**Directions for this task:** Output every line of the data exactly as it appears.
━━━━━━
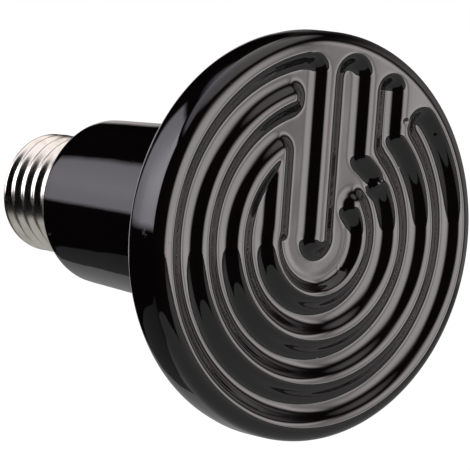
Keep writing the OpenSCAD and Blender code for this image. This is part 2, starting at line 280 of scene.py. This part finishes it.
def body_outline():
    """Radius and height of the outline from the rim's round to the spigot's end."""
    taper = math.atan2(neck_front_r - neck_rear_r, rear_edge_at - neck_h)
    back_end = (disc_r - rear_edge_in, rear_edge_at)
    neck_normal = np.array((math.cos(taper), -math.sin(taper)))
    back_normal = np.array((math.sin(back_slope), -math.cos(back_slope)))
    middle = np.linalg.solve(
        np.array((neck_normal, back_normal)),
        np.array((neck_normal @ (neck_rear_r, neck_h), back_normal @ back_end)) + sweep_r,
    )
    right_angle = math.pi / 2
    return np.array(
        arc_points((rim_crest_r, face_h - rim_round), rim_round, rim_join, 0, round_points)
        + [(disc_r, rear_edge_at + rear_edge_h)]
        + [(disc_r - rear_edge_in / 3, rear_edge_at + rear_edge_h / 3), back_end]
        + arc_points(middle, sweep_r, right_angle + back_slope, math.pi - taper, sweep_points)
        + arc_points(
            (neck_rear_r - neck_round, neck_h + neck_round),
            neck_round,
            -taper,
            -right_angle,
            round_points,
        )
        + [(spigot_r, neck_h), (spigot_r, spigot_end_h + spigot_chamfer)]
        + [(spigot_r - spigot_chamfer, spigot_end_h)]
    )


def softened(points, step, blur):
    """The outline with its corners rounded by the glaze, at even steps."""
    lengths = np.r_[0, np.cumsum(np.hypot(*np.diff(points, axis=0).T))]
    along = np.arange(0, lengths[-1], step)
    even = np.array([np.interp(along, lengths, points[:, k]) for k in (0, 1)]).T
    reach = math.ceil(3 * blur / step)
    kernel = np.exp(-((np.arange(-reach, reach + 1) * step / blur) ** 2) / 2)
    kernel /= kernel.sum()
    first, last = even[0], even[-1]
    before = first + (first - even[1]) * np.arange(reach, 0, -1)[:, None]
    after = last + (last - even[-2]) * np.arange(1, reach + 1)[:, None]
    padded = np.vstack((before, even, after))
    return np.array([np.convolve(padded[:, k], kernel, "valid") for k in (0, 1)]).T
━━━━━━
**Exercise result:**
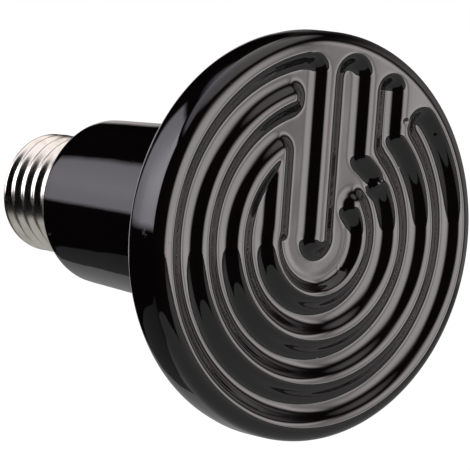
Keep writing the OpenSCAD and Blender code for this image. This is part 2, starting at line 280 of scene.py. This part finishes it.
def body_outline():
    """Radius and height of the outline from the rim's round to the spigot's end."""
    taper = math.atan2(neck_front_r - neck_rear_r, rear_edge_at - neck_h)
    back_end = (disc_r - rear_edge_in, rear_edge_at)
    neck_normal = np.array((math.cos(taper), -math.sin(taper)))
    back_normal = np.array((math.sin(back_slope), -math.cos(back_slope)))
    middle = np.linalg.solve(
        np.array((neck_normal, back_normal)),
        np.array((neck_normal @ (neck_rear_r, neck_h), back_normal @ back_end)) + sweep_r,
    )
    right_angle = math.pi / 2
    return np.array(
        arc_points((rim_crest_r, face_h - rim_round), rim_round, rim_join, 0, round_points)
        + [(disc_r, rear_edge_at + rear_edge_h)]
        + [(disc_r - rear_edge_in / 3, rear_edge_at + rear_edge_h / 3), back_end]
        + arc_points(middle, sweep_r, right_angle + back_slope, math.pi - taper, sweep_points)
        + arc_points(
            (neck_rear_r - neck_round, neck_h + neck_round),
            neck_round,
            -taper,
            -right_angle,
            round_points,
        )
        + [(spigot_r, neck_h), (spigot_r, spigot_end_h + spigot_chamfer)]
        + [(spigot_r - spigot_chamfer, spigot_end_h)]
    )


def softened(points, step, blur):
    """The outline with its corners rounded by the glaze, at even steps."""
    lengths = np.r_[0, np.cumsum(np.hypot(*np.diff(points, axis=0).T))]
    along = np.arange(0, lengths[-1], step)
    even = np.array([np.interp(along, lengths, points[:, k]) for k in (0, 1)]).T
    reach = math.ceil(3 * blur / step)
    kernel = np.exp(-((np.arange(-reach, reach + 1) * step / blur) ** 2) / 2)
    kernel /= kernel.sum()
    first, last = even[0], even[-1]
    before = first + (first - even[1]) * np.arange(reach, 0, -1)[:, None]
    after = last + (last - even[-2]) * np.arange(1, reach + 1)[:, None]
    padded = np.vstack((before, even, after))
    return np.array([np.convolve(padded[:, k], kernel, "valid") for k in (0, 1)]).T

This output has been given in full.